CASCADING dams may be more trouble than they are worth: they are more expensive to construct and maintain, and they cannot produce electricity during the dry season.
In making this assertion, environmental watchdog group Save Rivers Network questioned why the Sarawak government is insisting on going ahead with building numerous such new dams.
It said former Sarawak Energy Bhd CEO Datuk Torstein Sjotveit had stated in a report in 2015 that cascading dams are not practical for a state like Sarawak that can experience prolonged dry spells and even serious droughts.
Save Rivers chairman Peter Kallang said the idea of building cascading dams in Sarawak had cropped up before in the past, but in 2015 Torstein had said that such dams are more expensive to build compared to conventional designs.
“Torstein also said such cascading dams are not practical in Sarawak, as they cannot produce electricity when the river level declines,” he said in a statement today.
“In Sarawak, we have seen extreme dry seasons and even severe prolonged drought.
“Under such circumstances, these cascading dams are money sapping projects, so why insist on building them?”
Yesterday, it was reported that Sarawak has identified several selected rivers statewide as locations for constructing new hydroelectric dams using the cascading design, and not just the Sg Tutoh in Baram district.

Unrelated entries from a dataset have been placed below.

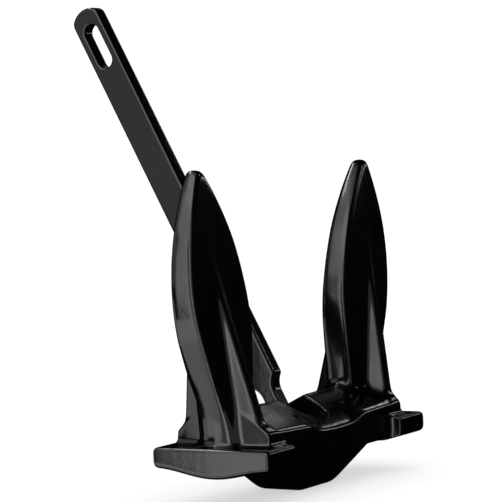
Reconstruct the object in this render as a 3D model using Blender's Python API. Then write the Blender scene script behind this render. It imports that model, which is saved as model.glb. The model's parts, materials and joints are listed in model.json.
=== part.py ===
# Stockless navy-type boat anchor: an iron head (crown, two palms and two flukes
# in one casting) and an iron shank, each dipped in vinyl. The shank swings fore
# and aft on a steel pin that drops into the underside of the crown and is held
# there by two keepers.
# Metres, +Z up. The anchor stands on the bottom of its crown. X runs from fluke
# to fluke, and the free shank leans on its stop towards +Y. The world origin is on
# the floor under the middle of the whole anchor.
import bpy
import bmesh
from math import acos, asin, cos, pi, radians, sin, sqrt, tan

MM = 0.001

# Dip coat
COAT = 1.6              # vinyl thickness
SKIN_GAP = 0.3          # between the vinyl and the iron
FIT_GAP = 0.3           # between hinge pieces and their seats

# Palms: the two bars that run fore and aft under the flukes
HALF_SPAN = 135.9       # centre to the outer face of each palm
PALM_LENGTH = 114.0
PALM_WIDTH = 44.6
PALM_TOP = 51.3
PALM_END_BOTTOM = 33.7
PALM_MID_BOTTOM = 26.6
PALM_CORNER = 5.0

# Crown: the roof-shaped saddle between the palms, with a keel below it
RIDGE_Z = 80.3
RIDGE_END_RISE = 1.9
CROWN_HALF_DEPTH = 46.5
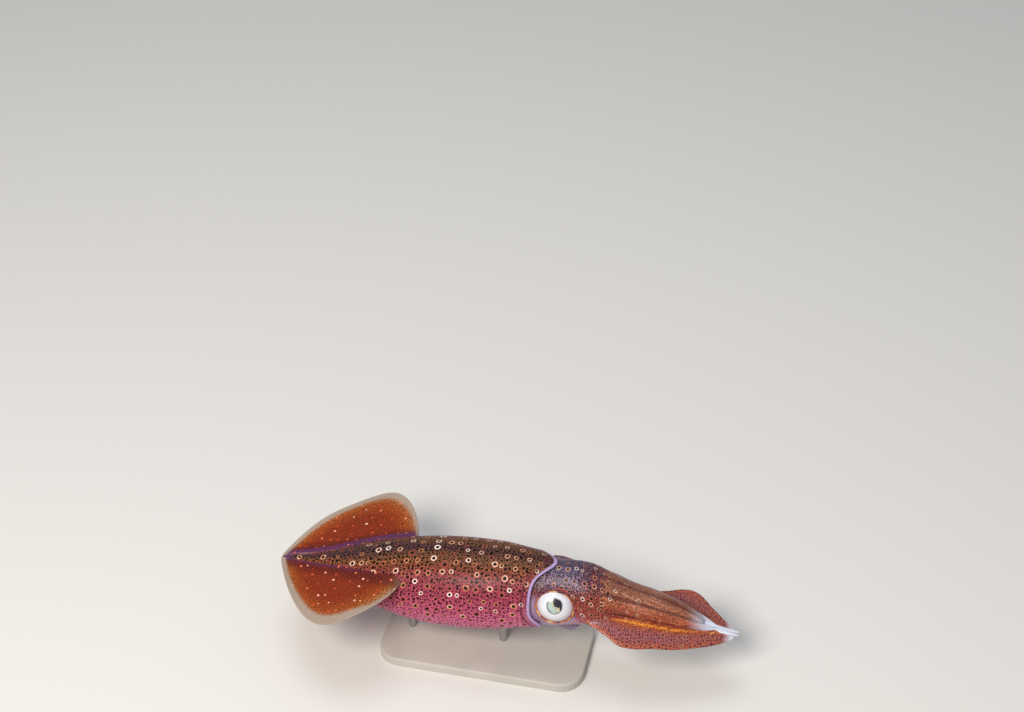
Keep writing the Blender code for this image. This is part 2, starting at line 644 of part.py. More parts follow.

Deputy State Minister for Energy and Environmental Datuk Hazland Abang Hipni had said that these selected rivers have been found to be “safe locations” for hydro-dams.
State electricity supplier Sarawak Energy Bhd is already working on the technical aspects of the impending cascading hydro-dams.
On October 28, Premier Tan Sri Abang Johari Openg had announced that the state has already identified Sg Tutoh in the remote reaches of the vast Baram district as the location for the first cascading hydroelectric dam project.
He claimed that the state will proceed with the process to build the Tutoh Dam because the “local natives of Baram themselves want the dam project”.
Johari also said that the state government wants to generate up to 20,000 MW of electricity through hydro-dams plus another 15,000 megawatt through gas-turbine power plants.
“We want to eventually have at least 35,000 megawatts for local use and for export to neighbouring countries,” he said.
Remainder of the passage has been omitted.